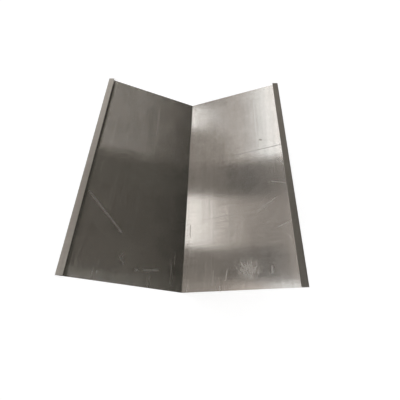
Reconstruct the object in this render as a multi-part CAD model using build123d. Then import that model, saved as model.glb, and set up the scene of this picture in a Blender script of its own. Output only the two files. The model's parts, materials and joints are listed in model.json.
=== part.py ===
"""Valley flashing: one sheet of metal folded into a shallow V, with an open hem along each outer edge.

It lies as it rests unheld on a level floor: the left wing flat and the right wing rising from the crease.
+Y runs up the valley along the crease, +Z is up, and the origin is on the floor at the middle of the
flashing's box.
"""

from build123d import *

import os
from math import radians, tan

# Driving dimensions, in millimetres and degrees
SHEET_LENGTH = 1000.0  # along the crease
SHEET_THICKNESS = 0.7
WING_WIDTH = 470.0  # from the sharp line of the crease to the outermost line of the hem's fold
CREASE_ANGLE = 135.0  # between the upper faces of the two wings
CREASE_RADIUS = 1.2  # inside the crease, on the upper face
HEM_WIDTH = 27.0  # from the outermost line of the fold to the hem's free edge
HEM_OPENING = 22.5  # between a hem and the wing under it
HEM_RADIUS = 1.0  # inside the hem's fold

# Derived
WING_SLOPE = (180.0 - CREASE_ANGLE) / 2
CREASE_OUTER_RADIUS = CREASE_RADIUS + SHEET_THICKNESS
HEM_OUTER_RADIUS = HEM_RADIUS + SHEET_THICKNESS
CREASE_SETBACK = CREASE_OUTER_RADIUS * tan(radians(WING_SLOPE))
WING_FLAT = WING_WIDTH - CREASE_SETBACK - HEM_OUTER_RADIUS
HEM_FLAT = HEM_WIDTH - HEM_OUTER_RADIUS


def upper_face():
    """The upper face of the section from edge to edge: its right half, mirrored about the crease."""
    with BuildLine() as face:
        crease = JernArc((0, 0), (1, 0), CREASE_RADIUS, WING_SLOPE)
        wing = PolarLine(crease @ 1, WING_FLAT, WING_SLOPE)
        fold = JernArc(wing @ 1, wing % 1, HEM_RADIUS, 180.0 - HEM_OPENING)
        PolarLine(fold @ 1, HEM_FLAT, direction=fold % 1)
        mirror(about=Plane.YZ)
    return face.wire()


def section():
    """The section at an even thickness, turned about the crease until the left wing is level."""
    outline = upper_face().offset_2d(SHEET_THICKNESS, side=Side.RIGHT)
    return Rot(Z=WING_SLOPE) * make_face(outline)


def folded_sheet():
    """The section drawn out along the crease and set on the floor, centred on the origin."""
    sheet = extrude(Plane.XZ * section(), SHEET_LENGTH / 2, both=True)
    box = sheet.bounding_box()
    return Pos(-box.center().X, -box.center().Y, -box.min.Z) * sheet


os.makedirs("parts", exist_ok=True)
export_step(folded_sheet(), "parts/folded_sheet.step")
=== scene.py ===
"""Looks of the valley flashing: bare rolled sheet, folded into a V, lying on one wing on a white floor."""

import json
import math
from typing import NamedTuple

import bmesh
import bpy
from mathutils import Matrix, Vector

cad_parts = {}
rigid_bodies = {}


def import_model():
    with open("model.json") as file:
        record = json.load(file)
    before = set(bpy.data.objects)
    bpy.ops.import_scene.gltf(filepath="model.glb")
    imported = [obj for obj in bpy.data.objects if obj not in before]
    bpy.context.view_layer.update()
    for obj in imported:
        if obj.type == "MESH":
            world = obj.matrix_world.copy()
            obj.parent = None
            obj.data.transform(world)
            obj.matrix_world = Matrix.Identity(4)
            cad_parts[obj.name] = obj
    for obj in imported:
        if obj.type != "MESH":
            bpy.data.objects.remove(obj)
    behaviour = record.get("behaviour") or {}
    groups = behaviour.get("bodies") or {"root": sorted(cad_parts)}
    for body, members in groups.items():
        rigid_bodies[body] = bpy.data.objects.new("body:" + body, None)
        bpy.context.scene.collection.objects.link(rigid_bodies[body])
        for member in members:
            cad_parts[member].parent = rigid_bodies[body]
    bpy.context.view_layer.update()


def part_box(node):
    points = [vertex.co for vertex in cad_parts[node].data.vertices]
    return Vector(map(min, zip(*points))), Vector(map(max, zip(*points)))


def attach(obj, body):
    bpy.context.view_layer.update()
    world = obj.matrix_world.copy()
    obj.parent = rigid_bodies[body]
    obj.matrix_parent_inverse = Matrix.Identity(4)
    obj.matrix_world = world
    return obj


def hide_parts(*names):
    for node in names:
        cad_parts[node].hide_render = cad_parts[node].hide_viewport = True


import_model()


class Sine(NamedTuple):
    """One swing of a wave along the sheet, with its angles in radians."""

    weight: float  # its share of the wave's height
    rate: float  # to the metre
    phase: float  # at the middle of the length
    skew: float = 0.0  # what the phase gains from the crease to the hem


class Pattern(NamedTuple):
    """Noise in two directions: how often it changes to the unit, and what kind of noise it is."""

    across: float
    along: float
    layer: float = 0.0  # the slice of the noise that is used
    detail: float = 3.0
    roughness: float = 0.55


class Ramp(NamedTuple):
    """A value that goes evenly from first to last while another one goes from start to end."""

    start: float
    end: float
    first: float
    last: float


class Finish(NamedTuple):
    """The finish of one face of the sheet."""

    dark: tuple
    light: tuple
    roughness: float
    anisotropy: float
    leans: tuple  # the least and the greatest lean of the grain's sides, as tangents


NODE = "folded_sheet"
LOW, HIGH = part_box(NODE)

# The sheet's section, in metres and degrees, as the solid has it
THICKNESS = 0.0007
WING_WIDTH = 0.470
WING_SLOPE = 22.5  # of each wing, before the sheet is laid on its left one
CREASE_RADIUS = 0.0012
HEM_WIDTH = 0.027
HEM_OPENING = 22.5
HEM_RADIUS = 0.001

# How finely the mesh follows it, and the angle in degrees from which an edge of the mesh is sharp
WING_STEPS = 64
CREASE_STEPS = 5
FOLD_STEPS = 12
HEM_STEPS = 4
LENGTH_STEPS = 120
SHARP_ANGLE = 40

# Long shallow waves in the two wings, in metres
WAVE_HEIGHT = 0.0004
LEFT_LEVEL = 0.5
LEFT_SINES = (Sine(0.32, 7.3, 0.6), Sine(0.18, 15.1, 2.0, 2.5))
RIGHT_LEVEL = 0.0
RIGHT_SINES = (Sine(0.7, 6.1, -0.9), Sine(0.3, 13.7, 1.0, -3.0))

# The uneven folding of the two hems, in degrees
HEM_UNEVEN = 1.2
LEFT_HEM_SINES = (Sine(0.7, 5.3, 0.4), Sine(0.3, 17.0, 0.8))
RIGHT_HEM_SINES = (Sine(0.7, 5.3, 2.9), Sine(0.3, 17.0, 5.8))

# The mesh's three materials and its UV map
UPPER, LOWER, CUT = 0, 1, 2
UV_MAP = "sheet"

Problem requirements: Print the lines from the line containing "HEM_OUTER_RADIUS = HEM_RADIUS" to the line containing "bpy.data.objects.remove(obj)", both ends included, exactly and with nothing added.

Solution to the exercise:
HEM_OUTER_RADIUS = HEM_RADIUS + SHEET_THICKNESS
CREASE_SETBACK = CREASE_OUTER_RADIUS * tan(radians(WING_SLOPE))
WING_FLAT = WING_WIDTH - CREASE_SETBACK - HEM_OUTER_RADIUS
HEM_FLAT = HEM_WIDTH - HEM_OUTER_RADIUS


def upper_face():
    """The upper face of the section from edge to edge: its right half, mirrored about the crease."""
    with BuildLine() as face:
        crease = JernArc((0, 0), (1, 0), CREASE_RADIUS, WING_SLOPE)
        wing = PolarLine(crease @ 1, WING_FLAT, WING_SLOPE)
        fold = JernArc(wing @ 1, wing % 1, HEM_RADIUS, 180.0 - HEM_OPENING)
        PolarLine(fold @ 1, HEM_FLAT, direction=fold % 1)
        mirror(about=Plane.YZ)
    return face.wire()


def section():
    """The section at an even thickness, turned about the crease until the left wing is level."""
    outline = upper_face().offset_2d(SHEET_THICKNESS, side=Side.RIGHT)
    return Rot(Z=WING_SLOPE) * make_face(outline)


def folded_sheet():
    """The section drawn out along the crease and set on the floor, centred on the origin."""
    sheet = extrude(Plane.XZ * section(), SHEET_LENGTH / 2, both=True)
    box = sheet.bounding_box()
    return Pos(-box.center().X, -box.center().Y, -box.min.Z) * sheet


os.makedirs("parts", exist_ok=True)
export_step(folded_sheet(), "parts/folded_sheet.step")
=== scene.py ===
"""Looks of the valley flashing: bare rolled sheet, folded into a V, lying on one wing on a white floor."""

import json
import math
from typing import NamedTuple

import bmesh
import bpy
from mathutils import Matrix, Vector

cad_parts = {}
rigid_bodies = {}


def import_model():
    with open("model.json") as file:
        record = json.load(file)
    before = set(bpy.data.objects)
    bpy.ops.import_scene.gltf(filepath="model.glb")
    imported = [obj for obj in bpy.data.objects if obj not in before]
    bpy.context.view_layer.update()
    for obj in imported:
        if obj.type == "MESH":
            world = obj.matrix_world.copy()
            obj.parent = None
            obj.data.transform(world)
            obj.matrix_world = Matrix.Identity(4)
            cad_parts[obj.name] = obj
    for obj in imported:
        if obj.type != "MESH":
            bpy.data.objects.remove(obj)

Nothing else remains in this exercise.